<<<<

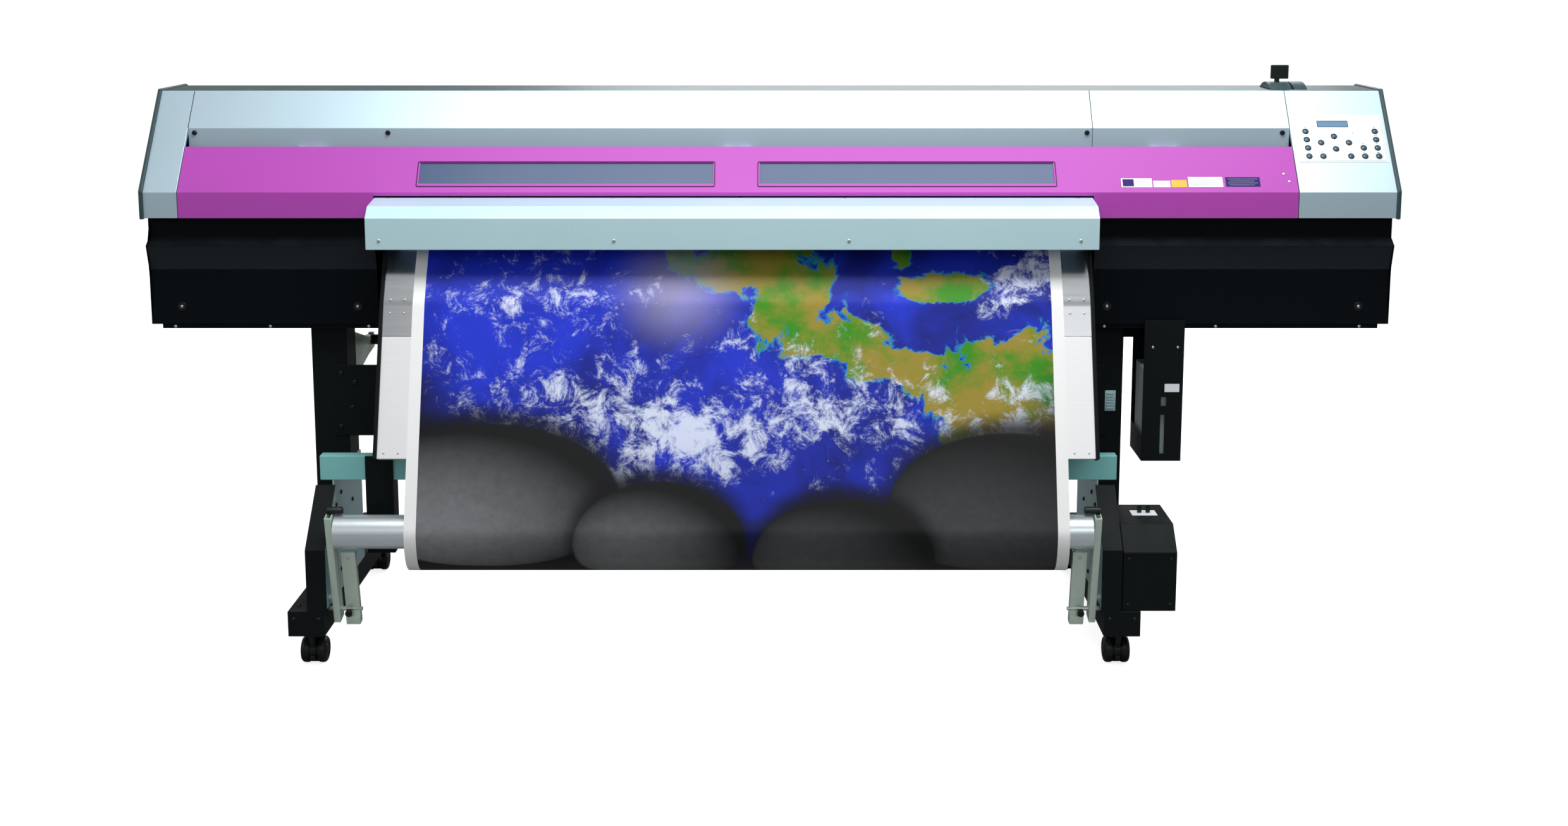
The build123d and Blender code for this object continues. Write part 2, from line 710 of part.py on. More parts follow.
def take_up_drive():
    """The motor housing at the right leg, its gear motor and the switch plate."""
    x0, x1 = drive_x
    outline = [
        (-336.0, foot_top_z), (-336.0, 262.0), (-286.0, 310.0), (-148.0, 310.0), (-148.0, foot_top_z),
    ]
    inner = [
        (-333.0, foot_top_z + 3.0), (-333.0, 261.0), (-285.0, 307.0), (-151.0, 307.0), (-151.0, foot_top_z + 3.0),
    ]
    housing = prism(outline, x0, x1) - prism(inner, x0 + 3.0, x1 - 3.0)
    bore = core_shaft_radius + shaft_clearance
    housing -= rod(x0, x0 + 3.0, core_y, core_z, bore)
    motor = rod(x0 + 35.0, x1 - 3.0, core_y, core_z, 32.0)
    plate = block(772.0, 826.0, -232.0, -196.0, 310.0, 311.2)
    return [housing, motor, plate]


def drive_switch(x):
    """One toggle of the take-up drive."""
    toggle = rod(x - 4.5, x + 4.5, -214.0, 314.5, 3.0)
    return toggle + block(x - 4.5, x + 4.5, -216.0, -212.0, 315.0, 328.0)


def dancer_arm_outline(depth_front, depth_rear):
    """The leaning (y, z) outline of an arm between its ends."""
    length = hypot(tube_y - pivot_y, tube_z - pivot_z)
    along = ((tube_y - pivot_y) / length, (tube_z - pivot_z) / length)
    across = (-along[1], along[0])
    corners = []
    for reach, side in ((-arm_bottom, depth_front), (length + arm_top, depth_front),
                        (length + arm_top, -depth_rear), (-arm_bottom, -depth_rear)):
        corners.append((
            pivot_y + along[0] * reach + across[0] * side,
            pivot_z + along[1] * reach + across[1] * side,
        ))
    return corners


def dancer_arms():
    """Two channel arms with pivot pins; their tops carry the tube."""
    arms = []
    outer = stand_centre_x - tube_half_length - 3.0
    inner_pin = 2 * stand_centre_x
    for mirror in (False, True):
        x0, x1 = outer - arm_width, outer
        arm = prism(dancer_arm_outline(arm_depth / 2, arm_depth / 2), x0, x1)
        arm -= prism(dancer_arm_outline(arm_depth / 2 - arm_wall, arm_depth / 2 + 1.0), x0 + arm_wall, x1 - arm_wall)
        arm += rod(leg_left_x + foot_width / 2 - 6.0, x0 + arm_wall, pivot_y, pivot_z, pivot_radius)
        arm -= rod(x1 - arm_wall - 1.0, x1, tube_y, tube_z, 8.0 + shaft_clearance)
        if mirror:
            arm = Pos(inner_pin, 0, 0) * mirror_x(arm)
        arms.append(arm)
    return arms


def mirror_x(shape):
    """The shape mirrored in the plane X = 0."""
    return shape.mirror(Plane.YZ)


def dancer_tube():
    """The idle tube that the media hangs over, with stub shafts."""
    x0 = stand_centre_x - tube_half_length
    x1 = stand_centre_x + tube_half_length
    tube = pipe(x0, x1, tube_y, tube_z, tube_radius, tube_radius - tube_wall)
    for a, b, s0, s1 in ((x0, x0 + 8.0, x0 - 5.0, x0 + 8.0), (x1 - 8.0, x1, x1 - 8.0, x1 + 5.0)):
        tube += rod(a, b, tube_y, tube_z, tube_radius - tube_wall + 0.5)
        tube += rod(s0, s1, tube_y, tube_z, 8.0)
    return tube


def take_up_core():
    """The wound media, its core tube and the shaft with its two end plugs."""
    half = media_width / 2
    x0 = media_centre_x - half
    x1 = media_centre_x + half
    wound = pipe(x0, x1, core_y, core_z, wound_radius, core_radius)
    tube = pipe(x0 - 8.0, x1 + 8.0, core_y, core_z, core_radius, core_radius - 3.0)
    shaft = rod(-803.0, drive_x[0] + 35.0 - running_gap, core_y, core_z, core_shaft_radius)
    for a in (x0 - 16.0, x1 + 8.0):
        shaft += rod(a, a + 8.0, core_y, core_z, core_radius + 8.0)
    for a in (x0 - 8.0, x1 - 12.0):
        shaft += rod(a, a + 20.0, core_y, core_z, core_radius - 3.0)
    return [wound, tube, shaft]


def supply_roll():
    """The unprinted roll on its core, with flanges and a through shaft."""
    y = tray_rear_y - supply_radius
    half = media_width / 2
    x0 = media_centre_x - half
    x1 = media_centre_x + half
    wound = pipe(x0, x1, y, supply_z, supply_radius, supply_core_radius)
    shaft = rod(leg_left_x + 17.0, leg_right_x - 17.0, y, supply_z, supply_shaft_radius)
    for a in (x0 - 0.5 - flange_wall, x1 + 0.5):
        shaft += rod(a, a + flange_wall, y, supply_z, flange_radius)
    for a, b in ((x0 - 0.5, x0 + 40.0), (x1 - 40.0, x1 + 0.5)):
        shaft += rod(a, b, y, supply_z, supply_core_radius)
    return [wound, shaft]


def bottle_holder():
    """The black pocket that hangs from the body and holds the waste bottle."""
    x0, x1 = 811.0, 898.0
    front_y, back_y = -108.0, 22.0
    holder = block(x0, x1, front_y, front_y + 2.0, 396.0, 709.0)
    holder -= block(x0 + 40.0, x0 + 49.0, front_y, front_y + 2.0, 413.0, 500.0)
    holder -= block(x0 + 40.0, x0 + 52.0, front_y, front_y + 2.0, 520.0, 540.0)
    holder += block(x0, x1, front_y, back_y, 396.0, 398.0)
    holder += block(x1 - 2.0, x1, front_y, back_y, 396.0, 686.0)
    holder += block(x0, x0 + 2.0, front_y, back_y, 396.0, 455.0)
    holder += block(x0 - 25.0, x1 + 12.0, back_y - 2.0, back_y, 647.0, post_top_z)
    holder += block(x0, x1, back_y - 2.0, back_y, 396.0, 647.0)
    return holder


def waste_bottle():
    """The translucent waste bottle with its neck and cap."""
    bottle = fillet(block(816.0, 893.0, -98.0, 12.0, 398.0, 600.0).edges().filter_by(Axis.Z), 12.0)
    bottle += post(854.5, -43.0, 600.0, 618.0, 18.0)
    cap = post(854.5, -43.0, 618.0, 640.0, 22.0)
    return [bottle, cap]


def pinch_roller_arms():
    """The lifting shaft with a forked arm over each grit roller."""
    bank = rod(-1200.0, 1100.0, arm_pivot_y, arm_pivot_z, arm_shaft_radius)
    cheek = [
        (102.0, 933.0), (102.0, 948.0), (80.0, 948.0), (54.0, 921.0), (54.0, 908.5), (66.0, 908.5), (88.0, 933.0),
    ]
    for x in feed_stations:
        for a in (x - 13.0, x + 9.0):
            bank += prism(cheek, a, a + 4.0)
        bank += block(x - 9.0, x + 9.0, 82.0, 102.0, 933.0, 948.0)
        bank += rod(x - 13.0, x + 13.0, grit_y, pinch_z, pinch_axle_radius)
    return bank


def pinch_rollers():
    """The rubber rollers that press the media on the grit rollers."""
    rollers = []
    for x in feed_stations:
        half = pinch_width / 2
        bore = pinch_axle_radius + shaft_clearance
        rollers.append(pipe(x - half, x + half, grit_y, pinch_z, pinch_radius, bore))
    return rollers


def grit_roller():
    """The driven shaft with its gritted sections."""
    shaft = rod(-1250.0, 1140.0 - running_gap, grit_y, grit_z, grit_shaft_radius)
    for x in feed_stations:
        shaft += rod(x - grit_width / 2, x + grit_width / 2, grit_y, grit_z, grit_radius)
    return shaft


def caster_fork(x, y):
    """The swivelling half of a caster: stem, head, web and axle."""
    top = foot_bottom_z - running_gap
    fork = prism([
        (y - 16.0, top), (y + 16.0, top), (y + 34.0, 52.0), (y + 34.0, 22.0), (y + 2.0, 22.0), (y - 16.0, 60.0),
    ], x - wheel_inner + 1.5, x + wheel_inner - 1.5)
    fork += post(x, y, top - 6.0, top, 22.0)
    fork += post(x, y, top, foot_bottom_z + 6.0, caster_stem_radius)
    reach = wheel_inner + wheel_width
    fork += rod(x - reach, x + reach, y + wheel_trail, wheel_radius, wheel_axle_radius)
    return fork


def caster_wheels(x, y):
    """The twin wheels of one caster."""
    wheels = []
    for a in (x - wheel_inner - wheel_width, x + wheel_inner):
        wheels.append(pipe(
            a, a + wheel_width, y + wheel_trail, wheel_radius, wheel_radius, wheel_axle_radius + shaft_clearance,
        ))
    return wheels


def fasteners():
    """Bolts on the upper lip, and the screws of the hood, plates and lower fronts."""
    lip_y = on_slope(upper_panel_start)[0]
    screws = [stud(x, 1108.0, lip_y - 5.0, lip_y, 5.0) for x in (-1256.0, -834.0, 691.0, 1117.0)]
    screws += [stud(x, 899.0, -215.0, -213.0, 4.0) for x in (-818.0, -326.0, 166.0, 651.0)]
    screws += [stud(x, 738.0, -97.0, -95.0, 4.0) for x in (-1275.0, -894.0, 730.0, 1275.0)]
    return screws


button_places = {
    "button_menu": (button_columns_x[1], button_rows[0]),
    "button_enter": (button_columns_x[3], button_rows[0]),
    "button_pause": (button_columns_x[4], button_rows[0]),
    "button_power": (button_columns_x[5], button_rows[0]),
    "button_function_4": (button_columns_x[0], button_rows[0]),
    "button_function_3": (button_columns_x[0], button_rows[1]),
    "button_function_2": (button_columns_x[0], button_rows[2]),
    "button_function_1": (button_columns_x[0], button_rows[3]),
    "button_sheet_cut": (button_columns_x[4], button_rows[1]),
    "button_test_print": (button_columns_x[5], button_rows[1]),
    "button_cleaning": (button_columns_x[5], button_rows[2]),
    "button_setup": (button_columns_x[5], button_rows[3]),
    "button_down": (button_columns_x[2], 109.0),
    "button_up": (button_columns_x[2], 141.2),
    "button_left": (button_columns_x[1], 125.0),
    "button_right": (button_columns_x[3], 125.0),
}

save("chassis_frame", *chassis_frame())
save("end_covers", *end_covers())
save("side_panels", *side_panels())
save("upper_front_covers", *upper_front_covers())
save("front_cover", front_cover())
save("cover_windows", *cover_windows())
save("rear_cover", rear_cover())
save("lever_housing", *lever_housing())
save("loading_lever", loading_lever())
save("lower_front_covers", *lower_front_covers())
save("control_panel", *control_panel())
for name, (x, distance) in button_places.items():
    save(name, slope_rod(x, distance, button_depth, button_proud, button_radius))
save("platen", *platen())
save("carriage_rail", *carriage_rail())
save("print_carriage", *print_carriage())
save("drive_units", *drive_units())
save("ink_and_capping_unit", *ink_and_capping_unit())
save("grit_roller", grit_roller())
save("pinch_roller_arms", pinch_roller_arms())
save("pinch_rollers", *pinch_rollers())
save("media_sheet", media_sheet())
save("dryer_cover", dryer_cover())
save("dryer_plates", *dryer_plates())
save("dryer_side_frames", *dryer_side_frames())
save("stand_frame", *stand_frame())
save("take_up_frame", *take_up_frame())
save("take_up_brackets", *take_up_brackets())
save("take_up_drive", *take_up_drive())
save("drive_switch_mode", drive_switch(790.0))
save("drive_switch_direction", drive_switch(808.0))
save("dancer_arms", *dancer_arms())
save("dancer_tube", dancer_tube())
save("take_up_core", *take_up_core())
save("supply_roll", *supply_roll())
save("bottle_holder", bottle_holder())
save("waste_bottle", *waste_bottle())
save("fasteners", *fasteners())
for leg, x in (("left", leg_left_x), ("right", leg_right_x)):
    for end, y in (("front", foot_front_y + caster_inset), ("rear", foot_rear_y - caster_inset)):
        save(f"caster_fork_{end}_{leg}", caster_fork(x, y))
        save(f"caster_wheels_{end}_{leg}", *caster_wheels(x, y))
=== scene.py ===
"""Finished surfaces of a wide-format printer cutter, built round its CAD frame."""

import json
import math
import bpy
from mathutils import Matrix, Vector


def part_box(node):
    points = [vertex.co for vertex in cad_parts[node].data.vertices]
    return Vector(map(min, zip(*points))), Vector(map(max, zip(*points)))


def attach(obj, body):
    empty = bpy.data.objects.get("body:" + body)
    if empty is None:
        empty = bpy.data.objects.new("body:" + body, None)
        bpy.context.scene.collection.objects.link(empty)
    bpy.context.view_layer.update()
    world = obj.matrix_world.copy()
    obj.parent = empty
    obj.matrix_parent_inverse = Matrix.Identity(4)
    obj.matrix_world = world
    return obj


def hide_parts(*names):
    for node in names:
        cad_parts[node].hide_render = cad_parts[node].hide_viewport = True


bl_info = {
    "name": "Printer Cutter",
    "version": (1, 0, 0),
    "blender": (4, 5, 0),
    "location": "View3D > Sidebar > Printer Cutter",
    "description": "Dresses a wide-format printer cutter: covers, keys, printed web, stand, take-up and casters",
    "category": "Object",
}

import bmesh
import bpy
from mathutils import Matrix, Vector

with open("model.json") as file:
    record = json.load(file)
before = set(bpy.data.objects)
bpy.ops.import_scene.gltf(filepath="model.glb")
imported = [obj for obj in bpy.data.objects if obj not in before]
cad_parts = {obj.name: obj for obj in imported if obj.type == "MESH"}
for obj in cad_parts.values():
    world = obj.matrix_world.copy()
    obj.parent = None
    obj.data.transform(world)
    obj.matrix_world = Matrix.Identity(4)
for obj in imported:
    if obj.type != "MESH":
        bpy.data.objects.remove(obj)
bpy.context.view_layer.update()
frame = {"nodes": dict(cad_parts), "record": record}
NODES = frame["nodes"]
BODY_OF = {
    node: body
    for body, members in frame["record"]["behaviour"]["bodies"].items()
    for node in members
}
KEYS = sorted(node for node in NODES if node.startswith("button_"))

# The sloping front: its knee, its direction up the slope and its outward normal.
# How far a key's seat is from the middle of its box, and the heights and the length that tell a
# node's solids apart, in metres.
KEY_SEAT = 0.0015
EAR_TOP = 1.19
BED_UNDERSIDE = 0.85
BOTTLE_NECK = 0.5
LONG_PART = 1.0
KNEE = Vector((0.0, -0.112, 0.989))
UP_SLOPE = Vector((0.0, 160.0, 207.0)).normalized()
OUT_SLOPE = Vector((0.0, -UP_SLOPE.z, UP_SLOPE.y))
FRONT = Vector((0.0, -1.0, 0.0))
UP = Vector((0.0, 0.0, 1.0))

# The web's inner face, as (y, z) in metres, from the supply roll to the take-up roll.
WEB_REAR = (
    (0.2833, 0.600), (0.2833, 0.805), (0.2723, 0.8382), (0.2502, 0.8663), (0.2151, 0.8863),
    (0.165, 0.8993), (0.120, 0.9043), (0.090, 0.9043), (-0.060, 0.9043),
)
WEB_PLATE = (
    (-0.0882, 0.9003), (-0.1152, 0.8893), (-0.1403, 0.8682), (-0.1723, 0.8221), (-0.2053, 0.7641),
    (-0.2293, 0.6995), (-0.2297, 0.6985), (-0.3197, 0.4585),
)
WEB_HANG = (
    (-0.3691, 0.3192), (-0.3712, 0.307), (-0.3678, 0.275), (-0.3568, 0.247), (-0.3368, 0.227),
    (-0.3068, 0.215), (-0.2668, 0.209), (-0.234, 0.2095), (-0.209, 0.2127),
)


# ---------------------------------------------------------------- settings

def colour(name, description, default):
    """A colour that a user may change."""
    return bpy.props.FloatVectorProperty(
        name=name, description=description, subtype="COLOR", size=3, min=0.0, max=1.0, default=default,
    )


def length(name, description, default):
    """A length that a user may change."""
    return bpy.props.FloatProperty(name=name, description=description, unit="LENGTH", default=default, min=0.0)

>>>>

Identify all lines where the word "names" shows up. Copy them.

WORKED ANSWER:
def hide_parts(*names):
    for node in names:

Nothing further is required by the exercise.